Please repeat all of the listing exactly.
++++
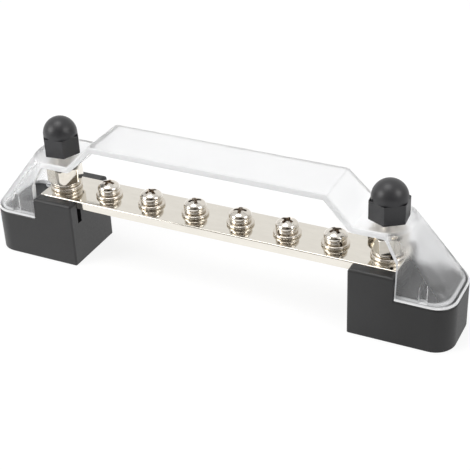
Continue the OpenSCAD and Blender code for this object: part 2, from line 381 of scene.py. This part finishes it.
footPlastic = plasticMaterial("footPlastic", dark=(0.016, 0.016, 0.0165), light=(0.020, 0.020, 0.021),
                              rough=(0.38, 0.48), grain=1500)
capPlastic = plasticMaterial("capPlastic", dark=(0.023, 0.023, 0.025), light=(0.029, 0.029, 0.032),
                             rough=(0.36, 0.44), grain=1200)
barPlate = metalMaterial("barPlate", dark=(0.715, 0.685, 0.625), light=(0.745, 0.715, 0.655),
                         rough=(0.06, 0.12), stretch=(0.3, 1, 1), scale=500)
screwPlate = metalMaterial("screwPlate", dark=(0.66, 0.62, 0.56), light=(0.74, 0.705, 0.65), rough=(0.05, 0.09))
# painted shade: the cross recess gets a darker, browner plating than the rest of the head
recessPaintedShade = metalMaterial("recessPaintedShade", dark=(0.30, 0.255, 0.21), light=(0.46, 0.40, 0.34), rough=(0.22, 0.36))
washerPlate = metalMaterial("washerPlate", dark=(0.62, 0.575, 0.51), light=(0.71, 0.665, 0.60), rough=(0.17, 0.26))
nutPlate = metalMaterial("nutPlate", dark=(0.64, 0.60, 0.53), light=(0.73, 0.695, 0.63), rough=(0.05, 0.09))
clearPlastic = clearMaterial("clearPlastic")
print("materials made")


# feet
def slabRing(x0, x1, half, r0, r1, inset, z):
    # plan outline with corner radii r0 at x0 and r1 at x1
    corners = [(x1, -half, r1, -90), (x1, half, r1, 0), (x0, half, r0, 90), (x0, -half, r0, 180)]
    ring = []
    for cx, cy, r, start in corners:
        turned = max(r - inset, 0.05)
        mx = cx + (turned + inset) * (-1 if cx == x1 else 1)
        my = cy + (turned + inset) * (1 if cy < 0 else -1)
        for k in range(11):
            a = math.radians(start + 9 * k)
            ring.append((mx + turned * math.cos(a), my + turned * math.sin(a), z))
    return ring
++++
Result of the exercise.
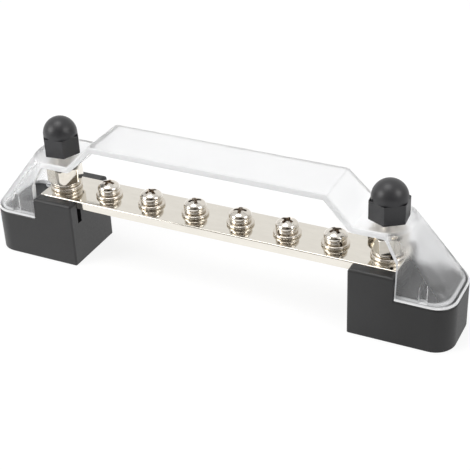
Continue the OpenSCAD and Blender code for this object: part 2, from line 381 of scene.py. This part finishes it.
footPlastic = plasticMaterial("footPlastic", dark=(0.016, 0.016, 0.0165), light=(0.020, 0.020, 0.021),
                              rough=(0.38, 0.48), grain=1500)
capPlastic = plasticMaterial("capPlastic", dark=(0.023, 0.023, 0.025), light=(0.029, 0.029, 0.032),
                             rough=(0.36, 0.44), grain=1200)
barPlate = metalMaterial("barPlate", dark=(0.715, 0.685, 0.625), light=(0.745, 0.715, 0.655),
                         rough=(0.06, 0.12), stretch=(0.3, 1, 1), scale=500)
screwPlate = metalMaterial("screwPlate", dark=(0.66, 0.62, 0.56), light=(0.74, 0.705, 0.65), rough=(0.05, 0.09))
# painted shade: the cross recess gets a darker, browner plating than the rest of the head
recessPaintedShade = metalMaterial("recessPaintedShade", dark=(0.30, 0.255, 0.21), light=(0.46, 0.40, 0.34), rough=(0.22, 0.36))
washerPlate = metalMaterial("washerPlate", dark=(0.62, 0.575, 0.51), light=(0.71, 0.665, 0.60), rough=(0.17, 0.26))
nutPlate = metalMaterial("nutPlate", dark=(0.64, 0.60, 0.53), light=(0.73, 0.695, 0.63), rough=(0.05, 0.09))
clearPlastic = clearMaterial("clearPlastic")
print("materials made")


# feet
def slabRing(x0, x1, half, r0, r1, inset, z):
    # plan outline with corner radii r0 at x0 and r1 at x1
    corners = [(x1, -half, r1, -90), (x1, half, r1, 0), (x0, half, r0, 90), (x0, -half, r0, 180)]
    ring = []
    for cx, cy, r, start in corners:
        turned = max(r - inset, 0.05)
        mx = cx + (turned + inset) * (-1 if cx == x1 else 1)
        my = cy + (turned + inset) * (1 if cy < 0 else -1)
        for k in range(11):
            a = math.radians(start + 9 * k)
            ring.append((mx + turned * math.cos(a), my + turned * math.sin(a), z))
    return ring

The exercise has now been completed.